Less than a fortnight later, Jonesy and I are hot-footing it down Piccadilly, cursing traffic as we bound into the Dover Street Arts Club to meet Lesley Malpas, Serenata’s founder. In a rare trip to London amid the maelstrom of those final stages of putting the event together, we managed to catch up with her for a chat about the forthcoming festival that has captured the media’s attention. I don’t waste any time.

“Why Dorset?” I ask. “We live in Dorset,” comes Lesley’s response. So it is as straight-forward as setting up in your back garden? Well, not exactly, but it helps that Dorset is home to many a landowner keen to diversify and as luck would have it the first site they saw, Smedmore Estate, was perfect. “We knew as soon as we saw it. It’s boutique, it’s nestled against Smedmore Hill in the background, it overlooks the sea, it’s stunning.”

Setting Up Festival Check List. Item #1: Find location. Tick.

I wonder if the rest has been as simple. Passion projects such as this usually take years to get off the ground, particularly the first of their kind, so I’m surprised to hear that the idea was only conceived last summer. Something like this in less than a year? It must take a background in event management. “My background is actually in coaching and developing talent,” says Lesley. “I was working with Nick Patrick, who is a record producer for Katherine [Jenkins] and Russell [Watson], and we were working on a production for Sky at the time. When that came to an end I was looking for a new platform to develop talent, that’s how this idea initially started.”

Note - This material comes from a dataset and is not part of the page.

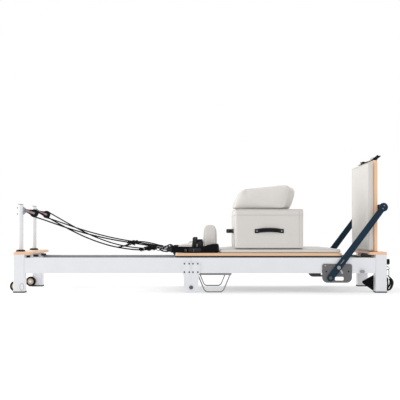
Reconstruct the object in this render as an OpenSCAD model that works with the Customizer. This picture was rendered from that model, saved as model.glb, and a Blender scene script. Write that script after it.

Naturally, passion projects begin with what you know but I’m curious about how a talent contest – one of Serenata’s features – is folded into a festival format. Lesley explains, “Over the three days we whittle down 40 entrants to two winning artists, one instrumentalist, one vocalist. We’ve had international applications for this event, because of Katherine it’s gone internationally in terms of the press and media coverage, so we’ve had people from Russia, from Canada, India, you name it.” And these are members of the public, they’re not professional singers? Surely there must have been thousands of entrants like, dare I say it, some sort of classical X-Factor. I’m relieved at the response; “No, they are students studying classical music all over the world and have heard about this as a serious platform for classical music students with a talented panel of professionals and artists,” Oh, phew, there’s a degree of gravitas to it then. Genuinely, this doesn’t sound like a gimmick to give the festival an edge, it’s distinctly possible we’ll be seeing the discovery of a new star here. Lesley confirms this, “There’s prize money and, of course, the opportunity to perform on stage on the final night so it’s a serious opportunity for young artists. In fact, we’re in the process of doing that now, writing the format for the talent competition.”

It’s a good angle for the event but I’d naturally assumed the idea for a classical music festival comes from an interest in classical music. “Really, I’m not a sort of purist,” Lesley tells us. “I always say it’s a bit like the sky, I can pick out certain constellations but I couldn’t name every star, and that’s how I am with classical music. Sometimes it takes people from outside that core world to ask, ‘Why aren’t you doing that?’ and ‘Let’s do something new here’.” That’s a very intriguing point. Were a purist to set something like this up it might threaten to become too specialised, too niche and alienate a broader audience.

But even though the hardcore classical element may have been diffused by the talent search, it still might just feel like Proms in the Park. It needed something else. “I then thought about putting it in a rock festival format,” says Lesley. This, it would seem, would make it a festival in the true sense of the word. She continues, “So I went and had a chat with some friends in the music industry and they said that hasn’t happened before, doing this sort of event in this way. As you know there are some wonderful classical festivals out there but what we’re doing that’s different is putting it into a rock festival format, multi-stages, a broad repertoire so you have your core classical on one side, crossover artists like Katherine and Russell and then right over to the other side with classical jazz, classical comedy, even a classical nightclub.”